Premise: This blog is for people concerned about air pollution. There are many valid reasons people want air purifiers: pet allergies, pollen, and asthma. However, these are not what I’m concerned about while living in China. Here I assess purifiers solely based on whether they can help protect me from particulate air pollution.
With that in mind, here are the three most common types of filters in portable air purifiers:
- UV light filters are designed to kill bacteria. In China, I’m concerned about air pollution, not bacteria, so UV filters are unnecessary. But beyond that, the US Environmental Protection Agency says that UV filters in most air purifiers don’t even kill bacteria because the air passes too quickly through the light. UV light takes more time to kill bacteria.

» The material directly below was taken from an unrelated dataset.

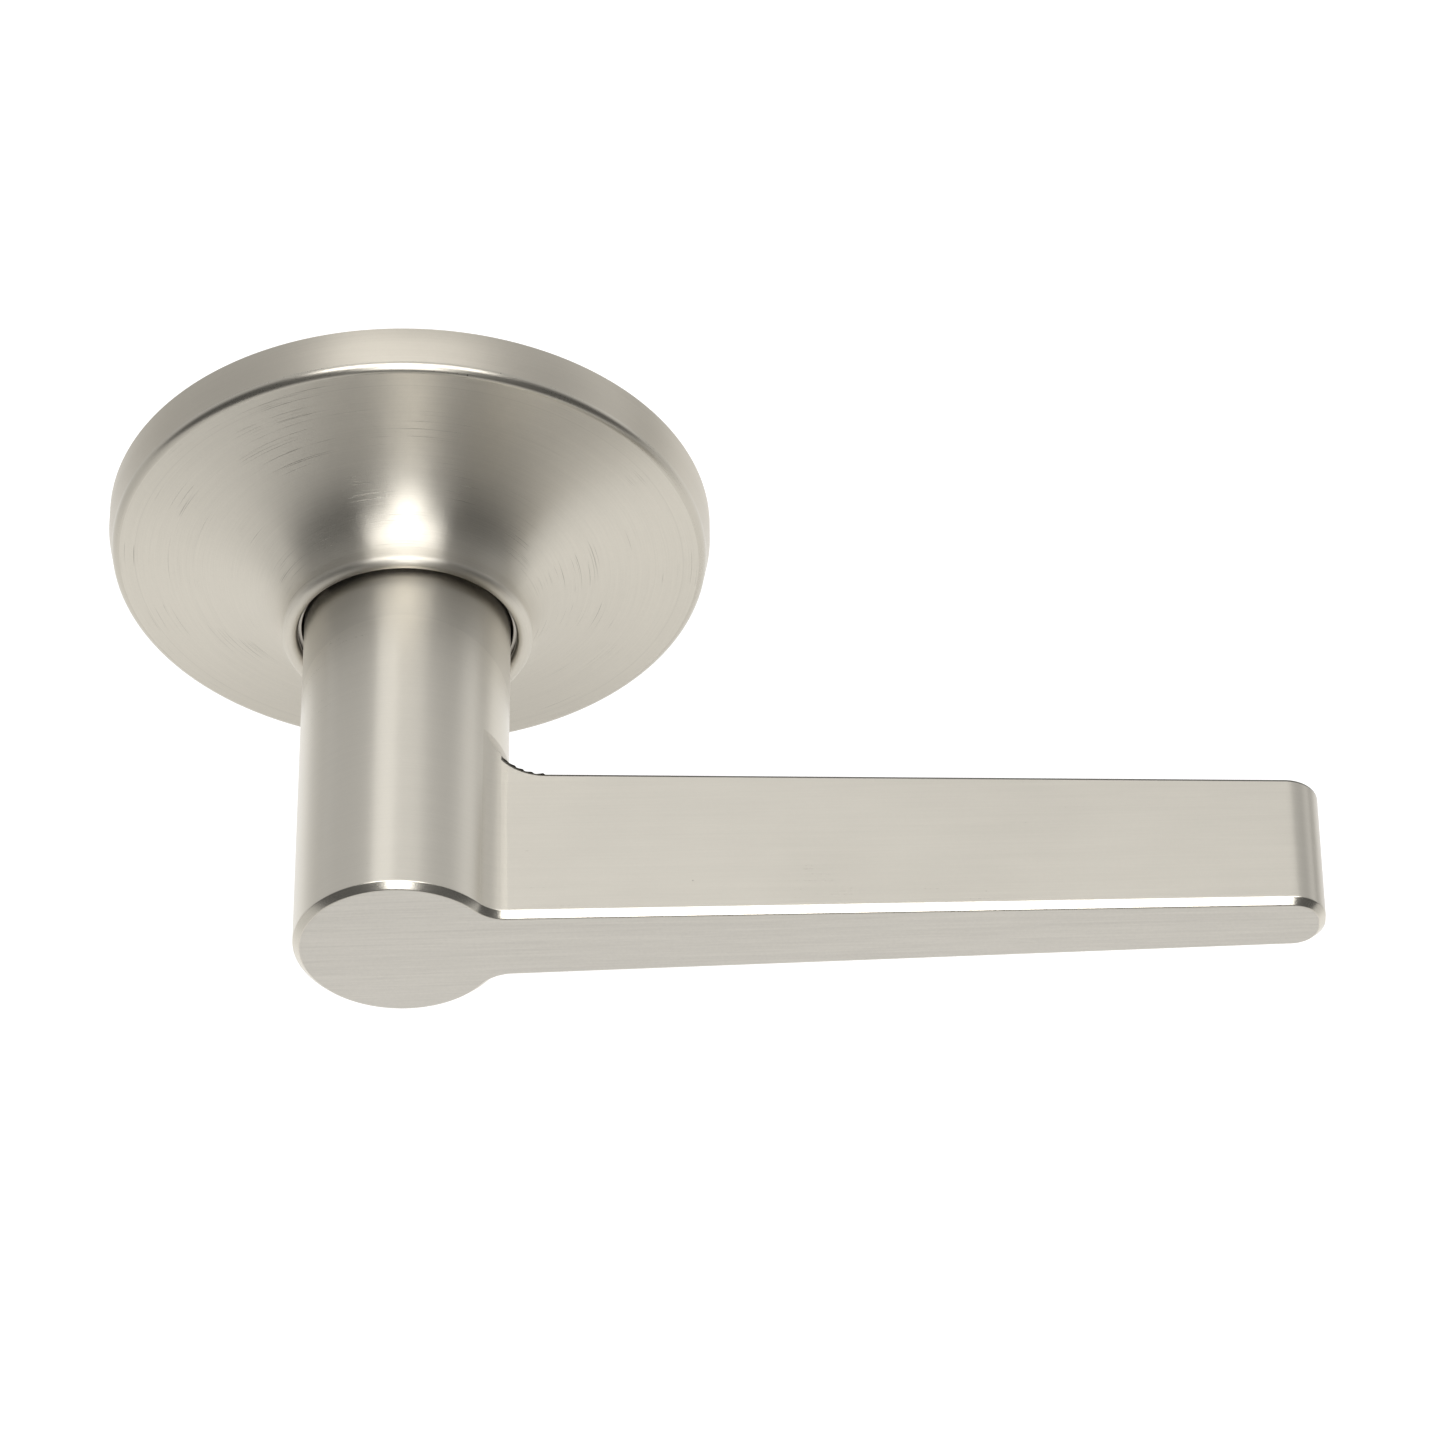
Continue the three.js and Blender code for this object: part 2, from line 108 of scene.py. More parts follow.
def rounded(section, radius=0.12, steps=2):
    """A closed section with each of its sharp corners rounded."""
    made = []
    count = len(section)
    for i, corner in enumerate(section):
        here = Vector(corner)
        before, after = Vector(section[i - 1]) - here, Vector(section[(i + 1) % count]) - here
        if corner[0] < 1e-6 or before.length < 1e-6 or after.length < 1e-6:
            made.append(tuple(here))
            continue
        turn = math.pi - before.angle(after)
        reach = min(radius * math.tan(turn / 2), 0.4 * before.length, 0.4 * after.length)
        if turn < math.radians(25) or reach < 1e-4:
            made.append(tuple(here))
            continue
        a, b = here + before.normalized() * reach, here + after.normalized() * reach
        for k in range(steps + 1):
            t = k / steps
            made.append(tuple(a * (1 - t) ** 2 + here * 2 * t * (1 - t) + b * t ** 2))
    return made


def turned(name, section, steps=INNER_STEPS, x=0.0, z=0.0, sharp=32):
    """A body of revolution about a line along Y, from (radius, depth) pairs round its section."""
    bm = bmesh.new()
    rows = []
    for radius, depth in section:
        if radius < 1e-6:
            rows.append([bm.verts.new(point(x, depth, z))] * steps)
        else:
            angles = [TAU * i / steps for i in range(steps)]
            rows.append([bm.verts.new(point(x + radius * math.cos(a), depth, z + radius * math.sin(a)))
                         for a in angles])
    for k in range(len(rows)):
        low, high = rows[k], rows[(k + 1) % len(rows)]
        if low[0] is low[1] and high[0] is high[1]:
            continue
        for i in range(steps):
            j = (i + 1) % steps
            corners = [low[i], low[j], high[j], high[i]]
            unique = [v for n, v in enumerate(corners) if v is not corners[n - 1]]
            bm.faces.new(unique)
    return finish_mesh(name, bm, sharp)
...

Conclusion: UV filters aren’t what I need.
- Activated carbon filters use charcoal screens to catch certain types of chemicals and organic matter that interact with carbon. For example, carbon will capture things like formaldehyde and other volatile organic compounds (formaldehyde test; general VOC test). But carbon will NOT capture particulate in general (see the extra test at the end of this article).
Activated charcoal is good at trapping other carbon-based impurities (“organic” chemicals), as well as things like chlorine. Many other chemicals are not attracted to carbon at all – sodium, nitrates, etc. – so they pass right through. Howstuffworks.
Conclusion: Carbon filters may help (particularly for certain types of gases that carbon can get), but they don’t target all particulate matter. It would be a mistake to use ONLY a carbon filter because it would not get rid of enough particulate pollution (see test evidence here).
- HEPA filters are the solution. “HEPA” sounds fancy, but it’s just a standard that means the filter catches 99% of particles .3 micrometers and above (they also get particles smaller than .3 micrometers–the .3 designation is based on the overlapping point of different types of filtering). That covers a lot of particulate pollution–the most-often cited figures are for 2.5 micrometers.
HEPA filters aren’t rocket science. They work pretty simply: particles get stuck in the synthetic fibers (using a few types of physical filtering processes). In fact, if you have a vacuum cleaner, it probably has a HEPA filter in it. You can get one for about $10.
Contrast that with the major purifier companies like IQ Air and Blue, which have proprietary HEPA filters with names like “HyperHEPA” that cost $200. These may have benefits like a longer lifetime, but direct comparison tests show the super expensive machines capturing no more particulate than the non-proprietary HEPA (1), even measuring down to .01 microns (2).
Bottom line: If your concern is particulate air pollution, a HEPA filter is really all you need. And for that, you don’t need spend 8,000 RMB. You can make your own for 166 RMB.